En didactique, le trope est une figure par laquelle un mot ou une expression sont détournés de leur sens propre. Or, du point de vue d’une étude stylistique de la danse, quel autre concept que celui de trope ou de figure se prête-t-il mieux à la lecture critique des compositions chorégraphiques ? Aussi nous convient-il d’aborder l’art de la danse comme un texte, soit comme un tout dont la cohésion discursive revêt une véritable signifiance qui interpelle le témoin de l’insigne catharsis. Aussi Roland Barthes dans Le plaisir du texte (1973) nous exhorte à méditer sur la texture de l’œuvre afin d’entendre le non-dit de l’auteur. Texte veut dire tissu. L’entrelacs du fil des pensées produit, selon lui, le sens. Des liens se nouent lors de l’accomplissement du jeu, lors de la représentation des actes du corps en scène. Il existe en effet du "texte" (c’est-à-dire, du langage) dans la chorégraphie parce que celle-ci procède d’une intentionnalité et d’intentions. " Le texte a une forme humaine, c’est une figure, une anagramme du corps ? Oui, mais de notre corps érotique. (…) Le plaisir du texte, c’est ce moment où mon corps va suivre ses propres idées " (Le plaisir du texte (1973), Editions du Seuil, Coll. Points-Littérature, 1982, 30). Enfin, la danse ne communique-t-elle jamais que du langage ? Pour faire sens, n’est-elle pas tenue de s’exposer au libre arbitre de la subjectivité sélective, à la partialité de nos interprétations ? Etablir les éléments tangibles sur lesquels nos lectures se fondent : tel est l’objet notre méthodologie.

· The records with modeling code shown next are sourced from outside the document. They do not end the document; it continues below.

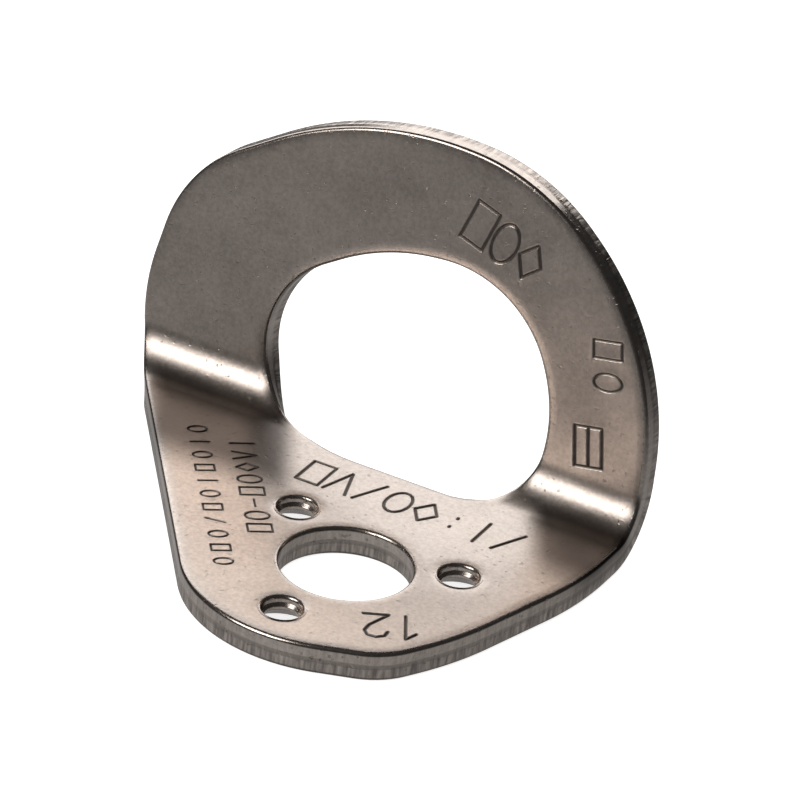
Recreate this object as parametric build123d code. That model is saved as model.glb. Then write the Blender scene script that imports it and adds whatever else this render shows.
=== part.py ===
from build123d import *
import math
import os

# Bolt hanger: one stamped and folded plate of stainless steel.
# The bolt lobe lies flat on the rock and takes one bolt. The eye lobe is folded up from it and
# takes a connector. The eye starts in the bolt lobe and runs through the fold, so the fold is two
# separate limbs.
#
# Frame: origin at the centre of the bolt hole on the back face, which rests on the rock.
# +Z points out of the rock along the bolt, and +Y points towards the fold and the eye.

# ---- driving dimensions, millimetres and degrees ----
PLATE_T = 3.0            # sheet thickness
EDGE_R = 0.4             # rounding that tumbling leaves on every edge
BOLT_HOLE_R = 6.25       # clearance hole for a 12 mm bolt

LOCK_ENTRY_R = 1.9       # three small holes round the bolt, stepped down from this radius
LOCK_NECK_R = 1.6        # to this one
LOCK_PITCH_R = 10.4
LOCK_COUNT = 3
LOCK_FIRST_ANGLE = 25.0  # the first small hole, from +X
LOCK_RIM_R = 0.35        # soft rollover where the punch went in
LOCK_STEP_DEPTH = 0.65   # depth from the front where the step to the neck begins
LOCK_NECK_DEPTH = 0.95   # and where it ends
LOCK_SINK_R = 3.7        # mouth of the countersink on the back
LOCK_SINK_DEPTH = 1.75

FOLD_START = 17.8        # distance from the bolt hole to where the fold begins
FOLD_ANGLE = 84.0
FOLD_INSIDE_R = 4.3
NEUTRAL = 0.45           # depth of the unstretched layer, as a share of the thickness from outside

# ---- flat blank: corner x, corner y, corner radius ----
# The corners are those of the straight-sided blank that the rounded outline fits inside.
OUTLINE = (
    (-5.8, -18.2, 14.9),
    (10.5, -12.0, 7.4),
    (14.5, -5.1, 34.5),
    (19.1, 10.9, 35.0),
    (19.2, 19.6, 43.0),
    (18.6, 40.5, 28.0),
    (3.5, 53.5, 20.6),
    (-14.6, 54.8, 34.0),
    (-33.1, 43.2, 15.5),
    (-37.0, 24.5, 21.8),
    (-20.6, 2.1, 60.0),
)
EYE = (
    (-15.7, 17.0, 14.0),
    (4.1, 17.0, 5.0),
    (10.4, 27.7, 15.9),
    (3.5, 43.1, 11.8),
    (-10.7, 42.0, 22.0),
    (-26.2, 32.3, 10.6),
)

# ---- derived ----
NEUTRAL_R = FOLD_INSIDE_R + (1 - NEUTRAL) * PLATE_T
CENTRE_Z = PLATE_T + FOLD_INSIDE_R
FOLD_LENGTH = NEUTRAL_R * math.radians(FOLD_ANGLE)
FOLD_END = FOLD_START + FOLD_LENGTH
REACH = 120.0            # larger than the blank in every direction

# sections through the fold, closer together where the eye's corners cross its start
FOLD_STATIONS = (0.0, 0.06, 0.14, 0.25, 0.4, 0.55, 0.7, 0.85, 1.0)


def rounded_shape(corners):
    """Closed face from corner points, each with its own radius."""
    points = [(x, y) for x, y, _ in corners]
    radii = [r for _, _, r in corners]
    return make_face(FilletPolyline(*points, radius=radii, close=True))


def lock_hole_centres():
    """Centres of the small holes round the bolt."""
    angles = [math.radians(LOCK_FIRST_ANGLE + 360 / LOCK_COUNT * i) for i in range(LOCK_COUNT)]
    return [(LOCK_PITCH_R * math.cos(a), LOCK_PITCH_R * math.sin(a)) for a in angles]


def flat_blank():
    """The stamped plate before folding, with its edges already rounded."""
    face = rounded_shape(OUTLINE) - rounded_shape(EYE) - Circle(BOLT_HOLE_R)
    plate = extrude(face, amount=PLATE_T)
    edges = plate.edges().filter_by_position(Axis.Z, 0, 0) + plate.edges().filter_by_position(
        Axis.Z, PLATE_T, PLATE_T)
    return fillet(edges, EDGE_R)


def lock_hole_cutter(centre):
    """One small hole: rolled over at the front, stepped to a neck, then countersunk at the back."""
    rim = LOCK_ENTRY_R + LOCK_RIM_R
    rim_start = PLATE_T - LOCK_RIM_R
    over = 1.0
    with BuildSketch(Plane.XZ) as profile:
        with BuildLine():
            Polyline((0, -over), (LOCK_SINK_R, -over), (LOCK_SINK_R, 0),
                     (LOCK_NECK_R, LOCK_SINK_DEPTH), (LOCK_NECK_R, PLATE_T - LOCK_NECK_DEPTH),
                     (LOCK_ENTRY_R, PLATE_T - LOCK_STEP_DEPTH), (LOCK_ENTRY_R, rim_start))
            RadiusArc((LOCK_ENTRY_R, rim_start), (rim, PLATE_T), LOCK_RIM_R)
            Polyline((rim, PLATE_T), (rim, PLATE_T + over), (0, PLATE_T + over), (0, -over))
        make_face()
    return Pos(*centre, 0) * revolve(profile.sketch, Axis.Z)


def slab(y_low, y_high):
    """Block that keeps only the plate between two distances from the bolt hole."""
    depth = y_high - y_low
    return Pos(0, (y_low + y_high) / 2, PLATE_T / 2) * Box(REACH, depth, REACH)


def fold_placement(turn):
    """Where the fold puts a cross section that has been turned by this angle.

    The section is taken at y = 0 in the flat plate and moves on a circle about the fold's centre.
    """
    return Pos(0, FOLD_START, CENTRE_Z) * Rot(turn, 0, 0) * Pos(0, 0, -CENTRE_Z)


def fold_limbs(blank):
    """The two limbs of the fold, each lofted through turned cross sections of the blank."""
    rows = []
    for station in FOLD_STATIONS:
        y = FOLD_START + station * FOLD_LENGTH
        cut = section(blank, section_by=Plane.XZ.offset(-y))
        faces = sorted(cut.faces(), key=lambda face: face.center().X)
        place = fold_placement(station * FOLD_ANGLE) * Pos(0, -y, 0)
        rows.append([place * face for face in faces])
    return [loft(limb_sections) for limb_sections in zip(*rows)]


def hanger_plate():
    """The folded plate as one solid."""
    blank = flat_blank()
    bolt_lobe = blank & slab(-REACH / 2, FOLD_START)
    for centre in lock_hole_centres():
        bolt_lobe -= lock_hole_cutter(centre)
    eye_lobe = blank & slab(FOLD_END, FOLD_END + REACH)
    eye_lobe = fold_placement(FOLD_ANGLE) * Pos(0, -FOLD_END, 0) * eye_lobe
    limbs = fold_limbs(blank)
    return bolt_lobe + limbs + eye_lobe


os.makedirs("parts", exist_ok=True)
plate = hanger_plate()
export_step(plate, "parts/hanger_plate.step")
print("solids", len(plate.solids()), "valid", plate.is_valid, "volume", round(plate.volume, 1))
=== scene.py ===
import math

import bpy
import numpy as np
from mathutils import Matrix, Vector
from mathutils.geometry import delaunay_2d_cdt


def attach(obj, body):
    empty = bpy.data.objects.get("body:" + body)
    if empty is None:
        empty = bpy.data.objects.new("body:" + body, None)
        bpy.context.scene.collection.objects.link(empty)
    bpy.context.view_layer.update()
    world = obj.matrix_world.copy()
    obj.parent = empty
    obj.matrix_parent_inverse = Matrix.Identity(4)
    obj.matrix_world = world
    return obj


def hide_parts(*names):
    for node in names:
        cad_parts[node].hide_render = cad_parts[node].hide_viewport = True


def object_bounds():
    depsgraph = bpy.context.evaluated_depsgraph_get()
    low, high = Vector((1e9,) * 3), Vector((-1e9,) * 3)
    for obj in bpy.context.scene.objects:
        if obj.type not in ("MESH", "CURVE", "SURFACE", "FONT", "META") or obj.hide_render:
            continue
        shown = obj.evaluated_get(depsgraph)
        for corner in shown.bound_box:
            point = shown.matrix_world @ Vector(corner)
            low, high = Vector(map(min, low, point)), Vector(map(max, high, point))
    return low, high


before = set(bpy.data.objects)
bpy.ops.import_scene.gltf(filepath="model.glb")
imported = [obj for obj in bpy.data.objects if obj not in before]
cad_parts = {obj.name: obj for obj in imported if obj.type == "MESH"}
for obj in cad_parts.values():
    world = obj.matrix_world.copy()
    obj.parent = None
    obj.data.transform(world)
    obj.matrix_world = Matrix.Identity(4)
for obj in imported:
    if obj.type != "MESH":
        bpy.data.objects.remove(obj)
cad_low, cad_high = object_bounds()


# ---- Blank ----
# The plate starts as a flat blank of 3 mm stainless sheet. A press cuts the outline, the big eye
# for the connector and the bolt hole. Every cut edge rolls over a little on the side where the
# punch went in, and tumbling rounds it. All sizes here are millimetres on the flat sheet.

PLATE_T = 3.0
EDGE_R = 0.4             # rounding that tumbling leaves
BOLT_HOLE_R = 6.25
OUTLINE = (
    (-5.8, -18.2, 14.9),
    (10.5, -12.0, 7.4),
    (14.5, -5.1, 34.5),
    (19.1, 10.9, 35.0),
    (19.2, 19.6, 43.0),
    (18.6, 40.5, 28.0),
    (3.5, 53.5, 20.6),
    (-14.6, 54.8, 34.0),
    (-33.1, 43.2, 15.5),
    (-37.0, 24.5, 21.8),
    (-20.6, 2.1, 60.0),
)
EYE = (
    (-15.7, 17.0, 14.0),
    (4.1, 17.0, 5.0),
    (10.4, 27.7, 15.9),
    (3.5, 43.1, 11.8),
    (-10.7, 42.0, 22.0),
    (-26.2, 32.3, 10.6),
)
LOOP_STEP = 0.22         # spacing of the points along a cut edge
ARC_STEPS = 7            # points across a rounded edge


class CutEdge:
    """One closed cut through the sheet: its points, and which way is out of the metal."""

    def __init__(self, points, outward, profile, roll_depth, roll_width):
        self.points, self.outward = points, outward
        self.profile = profile
        self.roll_depth, self.roll_width = roll_depth, roll_width
        self.reach = profile[0][0]

    def inset(self, distance):
        """The same loop moved into the metal."""
        return self.points - self.outward * distance

    def depth_below_face(self, distance):
        """How far the face rolls down at this distance from the loop, and the slope there."""
        near = np.clip(1 - (distance - self.reach) / self.roll_width, 0, 1)
        return self.roll_depth * near ** 2, -2 * self.roll_depth / self.roll_width * near


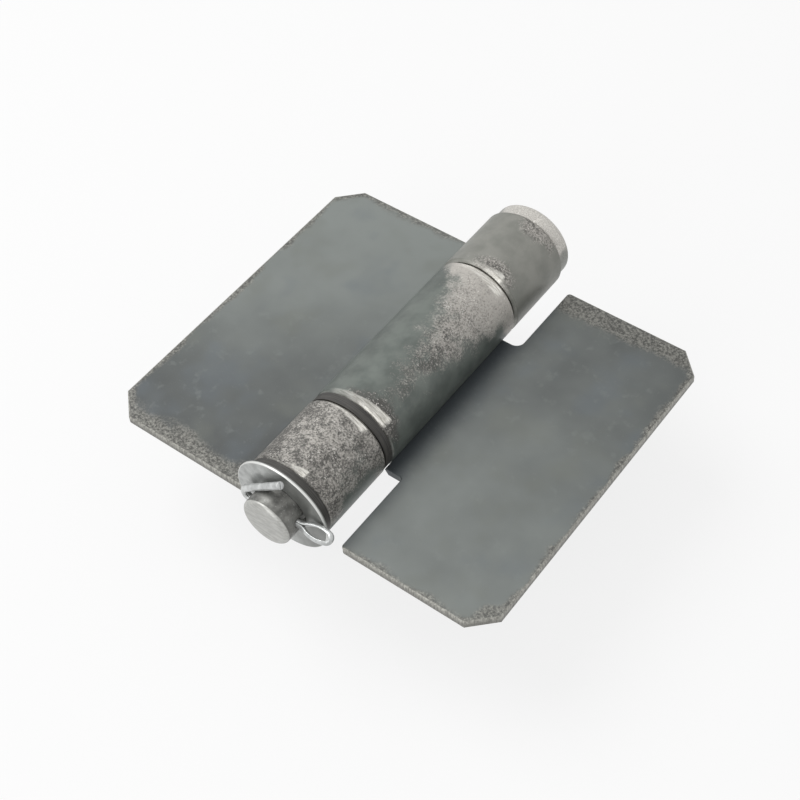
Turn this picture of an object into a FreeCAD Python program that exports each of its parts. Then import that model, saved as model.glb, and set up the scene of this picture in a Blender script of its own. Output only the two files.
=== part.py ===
import FreeCAD
import Part

import math
import os

from FreeCAD import Vector

# A weld-on barrel hinge, 4 in long and open flat. Millimetres, +Z up.
# X runs across the leaves, Y along the pin from its free tip to its head.
# The origin is under the middle of the hinge, at the lowest point of the flat washer.

# Leaves: sheared plates whose top faces lie below the pin's axis.
leaf_length = 101.6
leaf_reach = 60.2            # pin axis to outer edge
leaf_thickness = 2.4
leaf_drop = 4.8              # pin axis down to the top face
leaf_corner_cut = 6.35       # 45 degree cut on each outer corner
leaf_inner_edge = 17.0       # pin axis to the edge beside the other leaf's barrels
leaf_inner_corner_r = 1.0
leaf_edge_cut = 0.3          # the sheared outline's broken upper edge

# Barrels: three lengths of thick round tube on one axis.
barrel_d = 25.4
bore_clearance = 0.05        # radial, around the pin
barrel_edge_cut = 0.8
end_barrel_length = 22.4
front_barrel_inset = 2.4     # leaf front edge back to the front barrel
rear_barrel_overhang = 3.3   # leaf rear edge back to the rear barrel's end

# The tab that carries the middle barrel, and the notch that clears it.
rear_notch_length = 24.2     # leaf rear edge forward to the tab
tab_clearance = 0.4          # front barrel to the tab
tab_front_r = 1.0
tab_rear_r = 2.5
notch_margin = 0.8           # the left leaf's notch past the end barrels' inner faces

# Gaps along the pin.
washer_play = 0.1
rear_play = 0.5
head_play = 0.1

# Washers.
thrust_washer_d = 25.0
thrust_washer_thickness = 2.5
thrust_washer_clearance = 0.2
flat_washer_d = 28.2
flat_washer_thickness = 0.9
flat_washer_clearance = 0.4

# Hinge pin.
pin_d = 14.3
pin_tip_cut = 0.7
pin_past_cotter = 4.5        # cotter hole's centre to the tip
head_d = 23.8
head_thickness = 4.9
head_edge_cut = 1.0

# Cotter pin: half-round wire folded into a long eye, its two legs bent back over the pin.
cotter_wire_r = 1.0
cotter_leg_gap = 0.1
cotter_hole_clearance = 0.15
cotter_tilt = 8.0            # the eye's rise above the leaves, in degrees
cotter_roll = 30.0           # the turn about its own legs, the eye's washer side upwards
cotter_neck = 1.1            # pin surface to where the eye opens
eye_flare_r = 3.0
eye_flare_angle = 25.0
eye_side_r = 10.0
eye_end_r = 0.9
eye_washer_gap = 0.1
leg_bend_start = 0.25        # pin surface to the bend
leg_bend_r = 2.2
leg_press = 0.0746           # the tails' bite into the pin, as they spring on it
leg_tail_length = 16.4

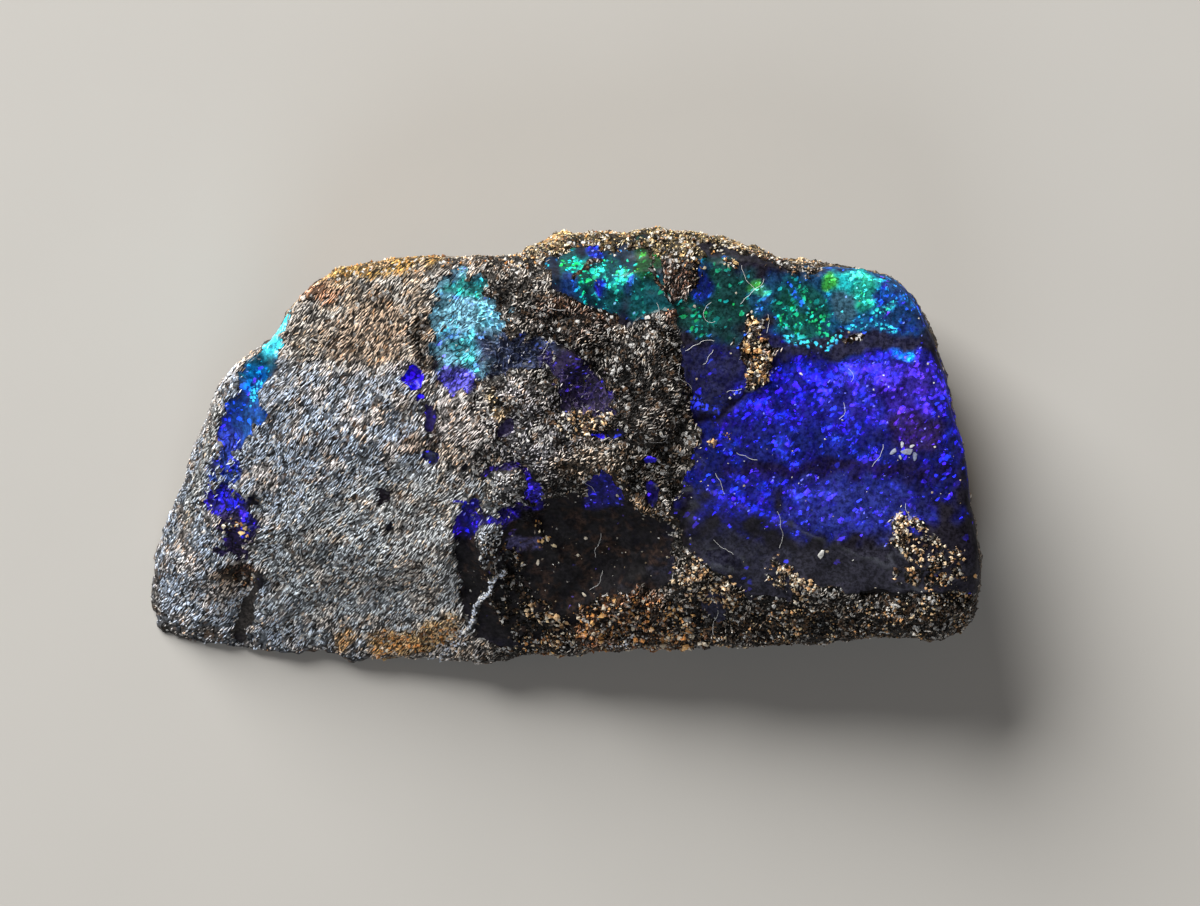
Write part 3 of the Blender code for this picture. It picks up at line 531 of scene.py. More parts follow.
# For the lobe and for the knobs: half lengths, half breadths, how far the heading strays in radians,
# and the light (the least, what a clump adds, and how suddenly).
LOBE_RIDGES = ((0.13, 0.27), (0.035, 0.053), 0.15, (2.90, 0.80, 1.0))
KNOB_RIDGES = ((0.07, 0.17), (0.034, 0.056), 0.45, (0.18, 3.3, 1.5))
RIDGE_HEIGHTS = (0.8, 1.3)
RIDGE_SINK = (-0.40, 0.30)
RIDGE_GAPS = 0.10
RIDGES_OFF_CRUST = 0.7
RIDGE_CLUMPS = ((0.9, 0.8, 80), (0.4, 0.7, 81))
RIDGE_CLUMP_BLEND = (-0.5, 0.5)
RIDGE_LIGHTS = (0.70, 1.40)
# Painted shade: how light the skin's top is kept under the ridges, darkened so that the gaps between them
# look shaded.
PAINTED_RIDGE_GROUND_SHADE = 0.12
# Pale crests on the knobs: their colour and the most of it.
KNOB_CRESTS = ((238, 232, 222), 0.9)
# A few warm ridges (above this share, tinted), and the lobe's dark ones (below this share, and how dark).
WARM_RIDGES = (0.92, (255, 232, 208))
DARK_RIDGES = (0.17, 0.14)
# Painted shade in furrows between the ridges, broad and fine, darkening the ridges' colour along lines: how
# drawn out, how far apart, how wide, how dark, and seed.
PAINTED_FURROW_SHADES = ((4.0, 1.3, 0.10, 0.30, 82), (3.4, 0.36, 0.17, 0.14, 83))

# Loose grains of the ironstone, slivers in the lobe and crumbs on the knobs.
LOBE_GRAINS = 5000
KNOB_GRAINS = 5200
LOBE_BREADTHS = (0.032, 0.065)
KNOB_BREADTHS = (0.030, 0.070)
# A sliver's lengths, width and height in its half breadths, and the spread of a crumb's three.
LOBE_SHAPES = ((1.6, 3.6), 0.95, 0.95)
KNOB_SHAPES = (0.7, 1.3)
SLIVER_STRAY = 0.16
GRAIN_SINK = (-0.45, 0.20)
SIDE_GRAINS = 0.2
GRAIN_LIFT = 2.1
LOBE_GRAIN_LIGHTS = (0.50, 1.60)
KNOB_GRAIN_LIGHTS = (0.50, 1.45)
# Shares of grains with a colour of their own: pale ones above this, dark ones below, warm ones between.
PALE_GRAINS = (0.92, (246, 236, 214), 0.5, 0.6)
LOBE_DARK_GRAINS = 0.08
KNOB_DARK_GRAINS = 0.16
DARK_GRAIN = (34, 34, 38)
WARM_GRAINS = (0.74, 0.82, (255, 228, 200))

# ---------------------------------------------------------------- chips and lint, in millimetres
CHIPS = 120
CHIP_SIZES = (0.03, 0.08)
CHIP_SHAPES = (0.5, 1.5)
CHIPS_OFF_GLASS = 0.35
CHIP_LIFT = 0.12
CHIP_LEAST_TILT = 0.2
# A large chip's length, width and height in its radius.
LARGE_CHIP_SHAPE = (1.2, 0.7, 0.8)
# Spot, radius and colour.
LARGE_CHIPS = [
    ((13.15, -5.25), 0.26, (244, 242, 236)),
    ((17.2, -0.2), 0.30, (150, 158, 184)),
    ((16.55, 0.05), 0.20, (170, 178, 200)),
    ((17.65, -0.55), 0.22, (132, 140, 170)),
    ((17.0, 0.25), 0.16, (190, 194, 206)),
    ((17.5, -0.05), 0.13, (206, 208, 214)),
    ((16.9, -0.45), 0.12, (176, 182, 200)),
    ((-0.8, -4.6), 0.20, (226, 214, 190)),
    ((-0.5, -5.0), 0.16, (214, 196, 160)),
    ((-1.05, -5.8), 0.16, (220, 208, 188)),
    ((0.9, -7.4), 0.16, (226, 216, 196)),
    ((20.65, -6.4), 0.20, (226, 170, 96)),
    ((7.6, 0.4), 0.22, (226, 178, 132)),
    ((11.9, 3.65), 0.10, (236, 232, 224)),
    ((3.5, 0.9), 0.14, (222, 214, 204)),
]
LINT_STEP = 0.16
LINT_RADIUS = 0.009
LINT_LIFT = 0.03
LINT_LEAST_TILT = 0.15
LINT_WOBBLE = 30.0
# Stray fibres: how many, where they start along X and Y, their lengths, and their bends.
STRAY_LINT = 11
STRAY_STARTS = ((-4.0, 18.5), (-8.0, 8.0))
STRAY_LENGTHS = (0.5, 1.6)
STRAY_BENDS = (-9.0, 9.0)
# Start, heading in degrees, length, and bend at each step in degrees.
LINT = [
    ((6.0, 4.85), 2, 1.5, 1.5),
    ((5.95, 4.35), -112, 1.5, 6.0),
    ((10.75, -3.0), -85, 1.9, -6.0),
    ((-1.1, 4.6), 40, 0.9, 4.0),
    ((4.65, 7.4), -60, 1.0, -5.0),
    ((17.15, -2.6), -75, 1.1, 3.0),
    ((1.9, -4.1), -70, 1.2, 4.0),
    ((9.0, 9.3), -95, 1.3, 2.0),
    ((10.15, 8.6), -110, 1.6, -3.0),
    ((14.4, 3.15), 70, 0.7, 3.0),
    ((8.15, 2.65), 60, 0.7, -4.0),
    ((8.65, -0.1), -60, 1.0, 3.0),
    ((6.9, 4.1), 25, 0.8, 8.0),
    ((7.65, -1.1), -80, 1.0, -2.0),
    ((13.7, 1.4), 15, 0.9, 4.0),
]

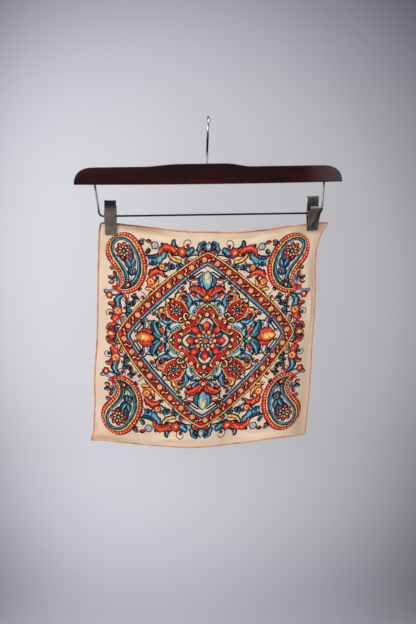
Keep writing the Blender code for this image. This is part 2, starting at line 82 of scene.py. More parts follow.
# Small soft creases in the silk: middle and half length on the flat square, heading in
# degrees, spread and depth in mm (depth > 0 towards the back), and how far they bow.
Crease = namedtuple("Crease", "x y half heading spread depth bow")
CREASES = (
    Crease(-128, 112, 40, 96, 4.0, -1.0, 3),
    Crease(-112, 100, 46, 88, 5.0, 0.9, -4),
    Crease(-92, 96, 42, 70, 5.5, -0.7, 5),
    Crease(-70, 118, 44, 22, 6.0, 0.8, 6),
    Crease(-20, 124, 60, 4, 6.0, -0.7, -5),
    Crease(62, 120, 46, -20, 6.0, 0.8, 5),
    Crease(104, 98, 44, 112, 5.0, 0.9, 5),
    Crease(124, 104, 40, 84, 4.0, -1.0, -3),
    Crease(131, 66, 76, 94, 4.0, 1.9, 3),
    Crease(142, 50, 92, 92, 3.4, -1.7, 3),
    Crease(-84, 140, 60, -2, 3.4, 1.5, 2),
    Crease(66, 141, 58, 3, 3.2, 2.0, -2),
    Crease(-137, 20, 90, 91, 4.0, 1.4, -3),
    Crease(-60, 10, 70, 84, 8.0, -0.6, 6),
    Crease(36, -10, 76, 95, 9.0, 0.6, -6),
    Crease(84, -40, 60, 82, 7.0, -0.6, 4),
    Crease(-24, -78, 60, 98, 8.0, 0.6, 4),
    Crease(-104, -84, 50, 80, 6.0, -0.8, -4),
    Crease(110, -98, 46, 101, 6.0, 0.8, 4),
    Crease(8, 60, 44, 12, 10.0, 0.4, 4),
    Crease(-46, -140, 60, 4, 4.0, -1.2, 3),
    Crease(84, -138, 50, -6, 4.0, 1.2, 3),
)
SHELL = 0.13                        # half the thickness of the silk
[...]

Par "empreinte", nous considérons le langage comme un mode d’inscription de l’homme dans son environnement. En conséquence, les effets de style ou figures de rhétorique deviennent de vrais modes "d’expression de soi" symptomatiques d’une relation à la Loi. Le style à l’œuvre dans les créations met à nu le créateur et son spectateur quand celui-là le dénote. Du XIIe siècle à la Révolution, une tradition curiale veut que la danse soit l’accompagnatrice et la révélatrice du corps qui chante : la danse figure la musique instrumentale ; elle stylise l’indicible en ajoutant à la poésie qu’elle orne. On lui confère des pouvoirs subliminaux. En latin, figura signifie forme ; la figure illustre donc l’esprit en acte ; elle est la pensée incarnée ; elle anime et magnifie les discours. Paul Valéry dit que " dans l’ordre du langage, les figures, qui jouent communément un rôle accessoire, semblent n’intervenir que pour illustrer ou renforcer une intention. " La danse relève donc à la fois de procédés hyperboliques et du sublime. Elle souligne l’unicité et fait de l’individu un être d’exception. Aristote au chapitre 1 de la Poétique assure que " l’art des danseurs imite par le rythme seul, sans mélodie. C’est en effet aussi à travers des rythmes figurés par les pas de danse que les danseurs imitent caractères, émotions et actions. " La danse relate sinon des histoires, du moins les choses de la vie courante(s). Puisqu’elle est mimétique, elle restitue la réalité sans souci de vraisemblance. Elle est d’abord la poésie du corps qui s’exécute hic et nunc, vibrant au gré de pulsations ce pourquoi la danse nous raconte tant.

2. Argument de Jesús Hidalgo écrit pour Próxima parada, Octobre 1998.

3. Valérie Folliot, "A toute volée", Télex danse, Janvier 1995.